Van Gogh affronta l’impossibilità di raffrontarsi con l’eternità attraverso la pittura. I fiori sono destinati a sfiorire, le persone a morire, ma quadri e ritratti relegano i soggetti nella possibilità dell’eterno, trasfigurando la loro stessa natura mortale. L’arte può così superare la morte, nell’atto stesso della creazione.
Quello di Schnabel è uno sguardo acuto, profondo. Ha un approccio intellettuale, ma mai sterile, riesce ad essere emotivo senza nemmeno avvicinarsi al pietismo tanto amato da diversi suoi colleghi registi. In questo si è dimostrato perfetto Willem Dafoe, con una performance tanto intensa quanto scarna. Non ci sono “scene madri” o concessioni alla spettacolarizzazione del dolore (spoiler: niente messa in scena del taglio dell’orecchio, se ne parla a fondo, ma nulla si vede) e Dafoe riesce a entrare nel tormento di Vincent e a restituirlo con il corpo e, soprattutto, con gli occhi.
Più che un biopic il film di Schnabel è una ricognizione sulla complessità della creazione, mette in rilievo tramite l’amicizia con Gauguin la diversità dell’approccio alla pittura dei due artistici.

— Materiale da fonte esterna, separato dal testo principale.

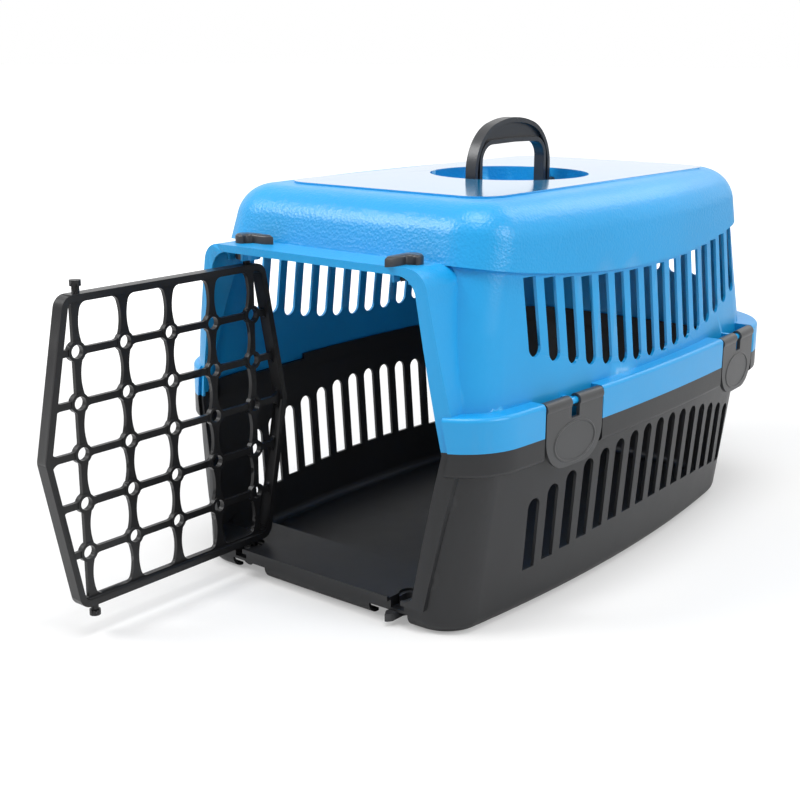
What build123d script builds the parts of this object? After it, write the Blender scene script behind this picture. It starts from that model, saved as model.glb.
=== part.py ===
from build123d import *
from math import asin, degrees, sqrt
import os

os.makedirs("parts", exist_ok=True)

# Two moulded shells meet at the seam. The door end faces -Y, and the base rests on Z = 0.
seam_height = 138.0
roof_height = 301.5
wall = 2.2
end_bow = 2.0

# Bow of the skin's sides towards the front and the rear, from their widest point.
side_bow_front = 14.0
side_bow_rear = 24.0
widest_y = -20.0

# Half-width, front reach, rear reach and round corners of the outer skin at each level.
seam_half_width = 155.0
seam_front = 251.0
seam_rear = 235.0
seam_front_corner = 48.0
seam_rear_corner = 66.0
brow_height = 215.0
brow_half_width = 147.0
brow_front = 233.0
brow_rear = 228.0
roof_half_width = 138.5
roof_front = 207.0
roof_rear = 217.5
hood_front_corner = 40.0
hood_rear_corner = 72.0
shoulder_radius = 30.0
floor_half_width = 141.0
floor_front = 248.0
floor_rear = 220.0
floor_front_corner = 30.0
floor_rear_corner = 75.0
bottom_radius = 10.0

# Side panels of the top lie back from the skin, under the brow. The base's wall lies back as far.
panel_recess = 3.5
step_reach = 200.0
brow_step_middle = 242.0
brow_step_end = 257.5

# Rim bands that stand proud on both sides of the seam.
band_proud = 5.5
band_top = 163.0
band_bottom = 120.0
band_front = 253.0
band_front_corner = 52.0
band_rear_corner = 72.0
band_bow_front = 12.0
band_bow_rear = 16.0
band_widest_y = -8.0
band_edge_radius = 3.5
band_end_gap = 5.5
tongue_height = 5.0
tongue_wall = 2.0
fit_gap = 0.4

# Doorway: a six-sided opening with its widest point near the seam, in a flared frame.
door_middle = 135.5
doorway_top = 256.5
doorway_bottom = 21.5
doorway_half_top = 95.5
doorway_half_middle = 118.0
doorway_half_bottom = 95.5
doorway_top_corner = 16.0
doorway_bottom_corner = 8.0
frame_front = 252.0
frame_top = 262.0
frame_bottom = 8.0
frame_half_top = 104.0
frame_half_middle = 129.0
frame_half_bottom = 104.0
frame_corner = 16.0
frame_depth = 60.0
sill_top = 20.0
sill_rear = 216.0
foot_channel_front = 238.0
foot_channel_half = 104.0
foot_channel_height = 9.0

# Air slots.
slot_count = 16
slot_pitch = 22.4
slot_width = 13.5
slot_half_row = 170.0
top_slot_low_middle = 167.5
top_slot_low_end = 194.0
base_slot_high_middle = 112.0
base_slot_high_end = 88.0
base_slot_low_middle = 43.0
base_slot_low_end = 29.0
slot_margin = 3.0
rear_slot_count = 7

# Roof plate, round well and carry handle.
plate_top = 303.0
plate_half_width = 99.0
plate_front = 174.0
plate_rear = 176.0
plate_corner = 24.0
well_radius = 67.0
well_floor = 282.0
handle_pivot = 291.0
handle_half_span = 56.0
handle_shoulder = 338.0
handle_top = 352.0
handle_corner = 40.0
handle_crown_radius = 90.0
handle_inner_half = 46.0
handle_inner_shoulder = 328.0
handle_inner_top = 329.0
handle_inner_corner = 14.0
handle_grip_width = 10.0
handle_web = 4.0
handle_rim = 3.5
handle_pin_radius = 4.0
handle_boss_radius = 8.0
handle_boss_length = 6.0
handle_pin_end_gap = 1.5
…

Gauguin dipinge attingendo ai ricordi, ai sogni, alle visioni, restituendoli su tela come dato tangibile, per quanto ambiguo. Van Gogh dipinge partendo dalla realtà della natura che lo circonda, imprimendo su tela un arazzo materico di visioni sfuggenti, usa l’interiorità come filtro per interpretare il reale, per addomesticarlo.
Van Gogh – Sulla soglia dell’eternità è, in maniera quasi miracolosa, un film cerebrale e istintivo che anela a rispondere a una domanda precisa: come ci si può sentire di fronte alla vastità dell’eterno? Perduti.